#### THE TASK
Check every line below for the word "axes" and show those that hold it.

============

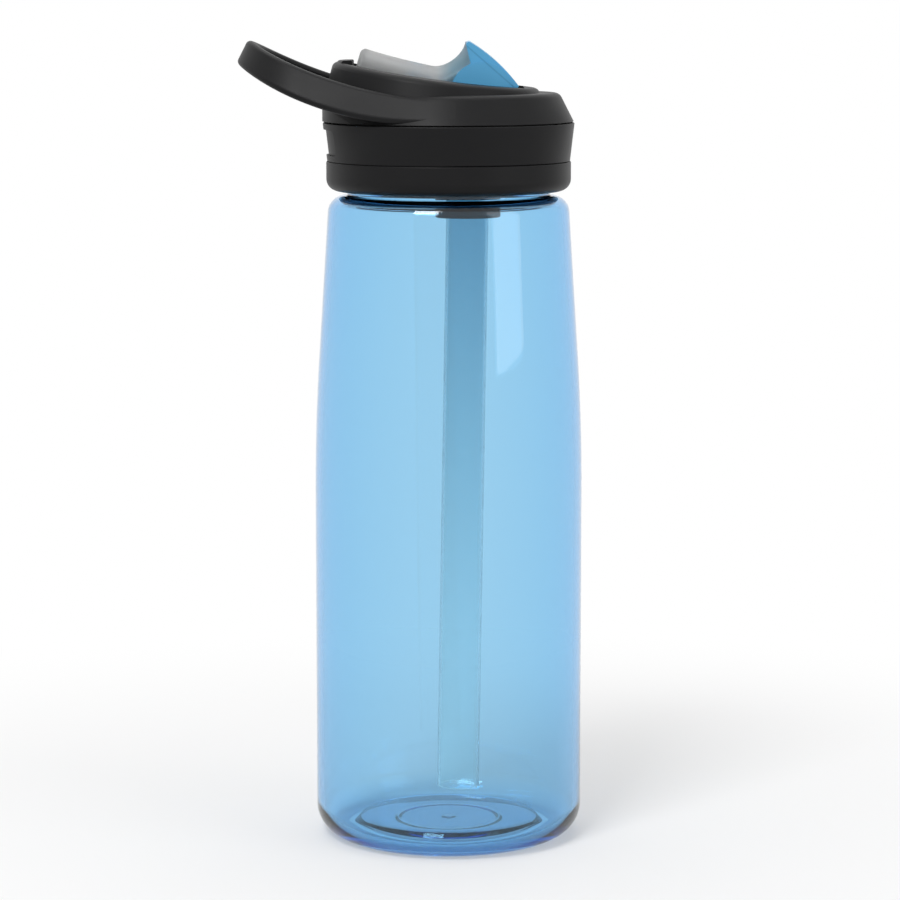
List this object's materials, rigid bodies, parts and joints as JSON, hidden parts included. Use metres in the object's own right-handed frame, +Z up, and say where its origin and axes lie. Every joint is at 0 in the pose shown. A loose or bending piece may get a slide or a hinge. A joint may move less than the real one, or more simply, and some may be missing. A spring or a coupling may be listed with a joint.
{
  "type": "water bottle",
  "caption": "Clear drinking bottle with a screw cap, a fixed carry loop and a flip-up bite-valve spout that drinks through a straw.",
  "frame": {"origin": "centre of the ring foot, on the plane that the bottle stands on", "axes": "+Z up along the bottle's axis, -X towards the carry loop, and the spout's pivot runs along Y"},
  "size_m": [0.1002, 0.0784, 0.2344],
  "materials": {
    "clear_body": "clear tinted copolyester, glossy inside and out",
    "black_cap": "fine-textured black moulding",
    "blue_spout": "satin blue moulding",
    "clear_straw": "tinted extruded tube",
    "grey_silicone": "milky grey silicone, dull"
  },
  "bodies": {
    "bottle": {"bottle": "clear_body"},
    "gasket": {"mouth_gasket": "grey_silicone"},
    "cap": {"cap_shell": "black_cap", "grip_band": "black_cap", "top_cover": "black_cap", "inner_plug": "black_cap", "straw_adapter": "black_cap", "straw": "clear_straw", "vent_valve": "grey_silicone", "spout_seal": "grey_silicone"},
    "spout": {"flip_spout": "blue_spout", "bite_valve": "grey_silicone"}
  },
  "joints": [
    {"name": "cap_lift", "type": "slide", "parent": "bottle", "child": "gasket", "axis": [0, 0, 1], "range_m": [0, 0.005]},
    {"name": "cap_turn", "type": "hinge", "parent": "gasket", "child": "cap", "pos_m": [0, 0, 0.2055], "axis": [0, 0, 1], "range_deg": [0, 450]},
    {"name": "spout_flip", "type": "hinge", "parent": "cap", "child": "spout", "pos_m": [0.0095, 0, 0.2194], "axis": [0, 1, 0], "range_deg": [0, 80]}
  ],
  "couplings": [
    {"joint": "cap_lift", "follows": "cap_turn", "m_per_rad": 0.0006366}
  ]
}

============

#### EXPECTED ANSWER
List this object's materials, rigid bodies, parts and joints as JSON, hidden parts included. Use metres in the object's own right-handed frame, +Z up, and say where its origin and axes lie. Every joint is at 0 in the pose shown. A loose or bending piece may get a slide or a hinge. A joint may move less than the real one, or more simply, and some may be missing. A spring or a coupling may be listed with a joint.
  "frame": {"origin": "centre of the ring foot, on the plane that the bottle stands on", "axes": "+Z up along the bottle's axis, -X towards the carry loop, and the spout's pivot runs along Y"},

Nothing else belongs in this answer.